Al verse, las hadas se sonrieron como buenas amigas. Representaban, sin embargo, dos cosas en apariencia inconciliables: la una era el hada de la vida, y la otra el hada de la muerte.
—Hemos llegado al mismo tiempo —dijo la rosada a la pálida—. ¡Y cuidado que tenemos quehaceres las dos! Crece tanto el género humano, que no se sabe cómo hacer para atender a todo. Yo he solicitado del Ser Supremo unas hadas auxiliares…
—¡Qué casualidad! —exclamó la descolorida—. Yo lo mismo. Pero, a pesar de eso, no puedo descansar ¡buenas cosas harían si me descuidase! He de andar siempre vigilando, y a ti, hermana, te sucederá dos cuartos de lo mismo.
—¡Vaya! ¡Cualquiera se fía!

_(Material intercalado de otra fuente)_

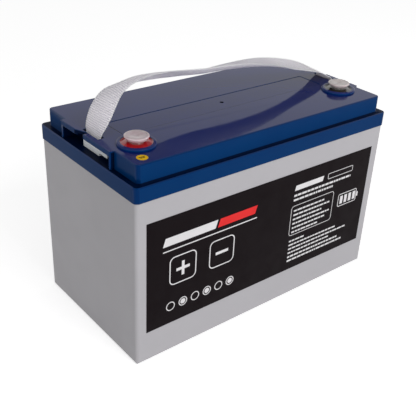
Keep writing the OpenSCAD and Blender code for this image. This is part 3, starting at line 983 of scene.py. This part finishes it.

Hay que ocuparse en persona, sobre todo en caso como éste. Ahí, detrás de esta puerta carcomida, en el molino antiquísimo de la Eternidad, va a expirar el año viejo y a nacer el nuevo. La pobre, caduca Eternidad (entre nosotros sea dicho, hermana), creo que ya no está para estos trotes. ¡Muchos años dura la faena de la infeliz! Nadie ha podido contar el número de sus hijos: mejor se contarían las arenas del mar y el polvillo cósmico del firmamento…
—Pues el caso es que parece una muchachita, declaró alegremente el hada de la vida.
—¡Sí, fíate de apariencias!, marmoteó la fúnebre.
Decidiéndose, cogidas de la mano —que la de la vida tenía ardorosa y la otra como un témpano—, penetraron en el molino. Al lado de la piedra enorme, que giraba incesante, moliendo, en vez de trigo, la harina gris del tiempo, veíanse dos lechos, y postrados en ellos, y gimientes, a un viejo desdentado, de barbazas fluviales, de arado semblante y de brazos que parecían hechos de cordeles retorcidos con todos los estigmas de la senectud en el cuerpo, sacudido ya por el hipo de la agonía, y a una mujer que también se quejaba, pero con el quejido fecundo y vital de las madres. Aunque era la Eternidad, en efecto, su sonrisa mostraba una gracia juvenil, y sus ojos brillaban con astrales fulgores. Era la eterna engendradora, la que guarda las llaves de oro de lo pasado y lo venidero. Los paños en que se envolvían estaban tejidos de luz.